= Task objective =
The listing below contains a span that opens with the line containing "mitt lies on." and closes with the line containing "bpy.context.scene.collection.objects.link(empty)". Return that span exactly.

** START OF Data segment **

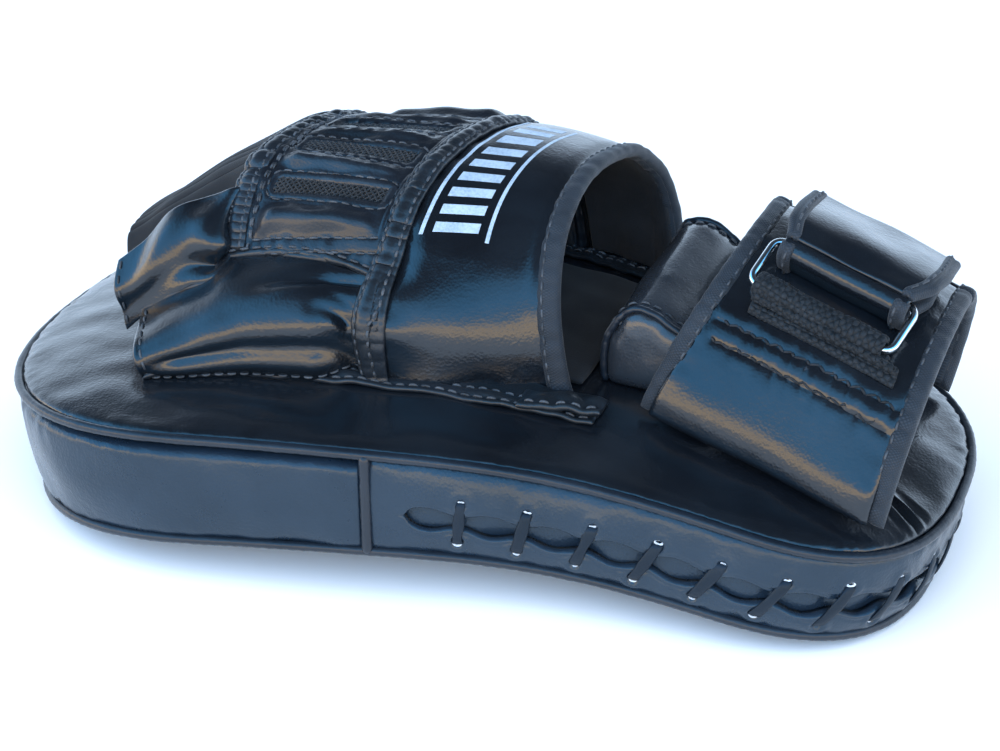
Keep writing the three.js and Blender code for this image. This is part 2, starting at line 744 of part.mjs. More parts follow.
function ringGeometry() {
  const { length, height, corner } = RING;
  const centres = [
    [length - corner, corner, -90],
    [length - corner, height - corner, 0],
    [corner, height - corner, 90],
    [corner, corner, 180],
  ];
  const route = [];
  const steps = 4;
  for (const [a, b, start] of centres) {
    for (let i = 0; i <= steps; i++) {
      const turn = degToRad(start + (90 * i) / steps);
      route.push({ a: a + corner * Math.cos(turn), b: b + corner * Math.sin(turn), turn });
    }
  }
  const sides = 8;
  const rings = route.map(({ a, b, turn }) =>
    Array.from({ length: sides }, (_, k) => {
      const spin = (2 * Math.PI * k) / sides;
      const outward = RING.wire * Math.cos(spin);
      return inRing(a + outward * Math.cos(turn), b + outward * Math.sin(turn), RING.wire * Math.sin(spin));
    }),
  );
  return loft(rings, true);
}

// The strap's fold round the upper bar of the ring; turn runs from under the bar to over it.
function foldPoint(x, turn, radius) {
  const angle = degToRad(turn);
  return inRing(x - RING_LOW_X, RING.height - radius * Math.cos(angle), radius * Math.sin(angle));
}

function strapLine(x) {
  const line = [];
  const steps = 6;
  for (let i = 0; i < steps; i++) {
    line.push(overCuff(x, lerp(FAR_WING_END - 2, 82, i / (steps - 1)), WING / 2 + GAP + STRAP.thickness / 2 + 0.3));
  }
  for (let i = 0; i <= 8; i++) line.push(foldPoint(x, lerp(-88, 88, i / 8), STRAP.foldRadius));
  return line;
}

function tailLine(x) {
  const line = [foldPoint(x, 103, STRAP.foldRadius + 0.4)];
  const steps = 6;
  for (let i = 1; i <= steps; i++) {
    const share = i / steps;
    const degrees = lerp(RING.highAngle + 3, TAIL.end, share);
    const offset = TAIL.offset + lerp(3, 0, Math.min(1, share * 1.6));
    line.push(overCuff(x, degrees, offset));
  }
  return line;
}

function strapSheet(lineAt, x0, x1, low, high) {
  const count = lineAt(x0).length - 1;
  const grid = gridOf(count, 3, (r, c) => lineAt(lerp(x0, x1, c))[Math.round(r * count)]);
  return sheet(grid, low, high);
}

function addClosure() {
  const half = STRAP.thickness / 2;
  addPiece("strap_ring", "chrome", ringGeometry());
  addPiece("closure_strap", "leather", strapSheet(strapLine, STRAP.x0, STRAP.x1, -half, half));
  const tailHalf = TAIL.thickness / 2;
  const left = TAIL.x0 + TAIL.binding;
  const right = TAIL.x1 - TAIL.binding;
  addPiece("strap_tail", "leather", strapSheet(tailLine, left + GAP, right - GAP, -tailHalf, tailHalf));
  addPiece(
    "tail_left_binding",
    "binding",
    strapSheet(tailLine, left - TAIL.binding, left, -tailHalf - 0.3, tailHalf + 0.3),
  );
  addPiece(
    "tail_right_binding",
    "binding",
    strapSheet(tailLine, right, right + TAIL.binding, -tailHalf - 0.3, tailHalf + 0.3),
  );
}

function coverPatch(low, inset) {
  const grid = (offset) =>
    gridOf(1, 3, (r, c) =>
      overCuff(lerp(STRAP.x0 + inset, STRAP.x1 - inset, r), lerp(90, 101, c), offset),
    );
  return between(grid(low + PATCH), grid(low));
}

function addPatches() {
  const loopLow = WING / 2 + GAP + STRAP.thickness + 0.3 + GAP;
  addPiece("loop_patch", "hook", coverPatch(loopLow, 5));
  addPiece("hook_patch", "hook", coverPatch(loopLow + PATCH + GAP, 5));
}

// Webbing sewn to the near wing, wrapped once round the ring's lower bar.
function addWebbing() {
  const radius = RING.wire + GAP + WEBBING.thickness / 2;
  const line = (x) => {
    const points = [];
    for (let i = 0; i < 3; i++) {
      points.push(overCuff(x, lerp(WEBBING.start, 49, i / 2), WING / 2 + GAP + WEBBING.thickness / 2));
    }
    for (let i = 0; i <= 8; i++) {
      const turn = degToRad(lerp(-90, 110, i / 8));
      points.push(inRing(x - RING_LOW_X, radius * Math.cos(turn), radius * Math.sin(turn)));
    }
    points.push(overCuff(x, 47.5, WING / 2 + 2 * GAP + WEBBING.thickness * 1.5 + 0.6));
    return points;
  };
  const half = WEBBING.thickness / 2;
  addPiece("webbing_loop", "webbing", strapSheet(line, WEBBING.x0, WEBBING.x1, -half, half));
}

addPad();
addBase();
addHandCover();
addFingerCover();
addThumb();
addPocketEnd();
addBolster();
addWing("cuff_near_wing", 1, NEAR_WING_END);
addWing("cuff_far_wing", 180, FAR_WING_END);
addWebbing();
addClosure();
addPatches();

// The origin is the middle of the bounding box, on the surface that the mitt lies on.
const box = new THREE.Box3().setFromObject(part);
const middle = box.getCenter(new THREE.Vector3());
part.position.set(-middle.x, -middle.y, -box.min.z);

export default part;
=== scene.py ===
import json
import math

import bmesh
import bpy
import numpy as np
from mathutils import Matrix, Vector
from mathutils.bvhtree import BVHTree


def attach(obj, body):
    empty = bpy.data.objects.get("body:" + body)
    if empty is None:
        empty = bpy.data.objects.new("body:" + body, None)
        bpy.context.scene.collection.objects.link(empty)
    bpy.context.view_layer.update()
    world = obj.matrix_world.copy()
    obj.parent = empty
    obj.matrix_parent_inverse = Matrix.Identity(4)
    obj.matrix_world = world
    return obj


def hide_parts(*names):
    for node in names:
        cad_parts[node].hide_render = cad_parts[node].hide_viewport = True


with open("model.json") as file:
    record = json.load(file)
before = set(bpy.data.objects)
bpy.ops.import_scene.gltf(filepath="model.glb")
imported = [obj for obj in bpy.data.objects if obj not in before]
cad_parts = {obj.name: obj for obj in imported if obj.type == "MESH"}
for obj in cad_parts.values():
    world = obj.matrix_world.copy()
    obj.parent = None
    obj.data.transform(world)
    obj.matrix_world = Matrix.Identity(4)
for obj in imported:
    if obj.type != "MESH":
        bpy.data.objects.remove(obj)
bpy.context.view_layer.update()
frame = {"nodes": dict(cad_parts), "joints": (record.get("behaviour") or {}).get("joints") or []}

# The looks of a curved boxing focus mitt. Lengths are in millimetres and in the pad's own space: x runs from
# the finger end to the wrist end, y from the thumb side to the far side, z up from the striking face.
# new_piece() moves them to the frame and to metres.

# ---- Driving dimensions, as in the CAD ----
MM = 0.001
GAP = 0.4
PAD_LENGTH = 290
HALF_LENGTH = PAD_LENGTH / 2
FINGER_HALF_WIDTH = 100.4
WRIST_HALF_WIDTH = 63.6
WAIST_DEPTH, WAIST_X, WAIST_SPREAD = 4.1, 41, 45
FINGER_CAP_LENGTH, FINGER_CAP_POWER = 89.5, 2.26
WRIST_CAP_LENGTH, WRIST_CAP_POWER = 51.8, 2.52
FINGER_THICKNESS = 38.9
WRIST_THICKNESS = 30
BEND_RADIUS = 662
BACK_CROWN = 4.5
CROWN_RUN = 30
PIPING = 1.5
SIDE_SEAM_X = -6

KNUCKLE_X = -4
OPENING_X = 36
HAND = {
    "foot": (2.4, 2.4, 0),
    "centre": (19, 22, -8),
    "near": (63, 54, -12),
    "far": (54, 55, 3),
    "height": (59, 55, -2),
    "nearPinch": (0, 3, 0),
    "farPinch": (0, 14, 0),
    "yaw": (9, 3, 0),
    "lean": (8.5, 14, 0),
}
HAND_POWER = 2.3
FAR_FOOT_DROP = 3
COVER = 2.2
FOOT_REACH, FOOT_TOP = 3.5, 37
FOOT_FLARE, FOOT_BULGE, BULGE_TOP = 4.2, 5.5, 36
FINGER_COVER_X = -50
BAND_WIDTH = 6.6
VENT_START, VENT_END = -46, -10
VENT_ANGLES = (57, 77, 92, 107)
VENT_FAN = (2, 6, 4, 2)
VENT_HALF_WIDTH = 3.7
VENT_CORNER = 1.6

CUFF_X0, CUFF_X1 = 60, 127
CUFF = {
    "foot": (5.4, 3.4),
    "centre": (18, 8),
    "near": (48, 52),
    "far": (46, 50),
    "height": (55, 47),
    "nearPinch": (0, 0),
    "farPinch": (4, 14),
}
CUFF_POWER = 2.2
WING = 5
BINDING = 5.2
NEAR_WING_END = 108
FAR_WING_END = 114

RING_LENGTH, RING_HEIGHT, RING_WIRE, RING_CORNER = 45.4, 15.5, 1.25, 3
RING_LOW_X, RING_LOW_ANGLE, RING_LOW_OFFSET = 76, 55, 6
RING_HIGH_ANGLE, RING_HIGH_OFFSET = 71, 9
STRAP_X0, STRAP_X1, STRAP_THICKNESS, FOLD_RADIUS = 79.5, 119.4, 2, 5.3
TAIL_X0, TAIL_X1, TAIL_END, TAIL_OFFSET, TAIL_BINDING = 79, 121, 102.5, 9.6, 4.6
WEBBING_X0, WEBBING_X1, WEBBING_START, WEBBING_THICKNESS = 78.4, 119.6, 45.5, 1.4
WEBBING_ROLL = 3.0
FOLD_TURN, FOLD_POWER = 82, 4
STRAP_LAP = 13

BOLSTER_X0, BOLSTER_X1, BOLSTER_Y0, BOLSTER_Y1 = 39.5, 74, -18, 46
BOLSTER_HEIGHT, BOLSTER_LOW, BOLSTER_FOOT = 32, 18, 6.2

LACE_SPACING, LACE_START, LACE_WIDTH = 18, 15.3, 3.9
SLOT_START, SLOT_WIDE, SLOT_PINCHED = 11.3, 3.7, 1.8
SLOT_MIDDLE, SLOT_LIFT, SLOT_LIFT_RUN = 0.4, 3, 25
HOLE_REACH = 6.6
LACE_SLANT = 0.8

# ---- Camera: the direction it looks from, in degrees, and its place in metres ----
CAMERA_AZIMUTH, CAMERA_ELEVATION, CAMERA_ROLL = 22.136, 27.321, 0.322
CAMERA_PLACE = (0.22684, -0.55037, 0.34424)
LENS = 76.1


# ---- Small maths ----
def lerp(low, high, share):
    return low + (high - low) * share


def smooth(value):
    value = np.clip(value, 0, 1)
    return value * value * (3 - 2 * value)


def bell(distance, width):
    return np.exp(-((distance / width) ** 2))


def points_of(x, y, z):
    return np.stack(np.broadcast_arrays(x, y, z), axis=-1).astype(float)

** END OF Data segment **

= Reply to the task =
// The origin is the middle of the bounding box, on the surface that the mitt lies on.
const box = new THREE.Box3().setFromObject(part);
const middle = box.getCenter(new THREE.Vector3());
part.position.set(-middle.x, -middle.y, -box.min.z);

export default part;
=== scene.py ===
import json
import math

import bmesh
import bpy
import numpy as np
from mathutils import Matrix, Vector
from mathutils.bvhtree import BVHTree


def attach(obj, body):
    empty = bpy.data.objects.get("body:" + body)
    if empty is None:
        empty = bpy.data.objects.new("body:" + body, None)
        bpy.context.scene.collection.objects.link(empty)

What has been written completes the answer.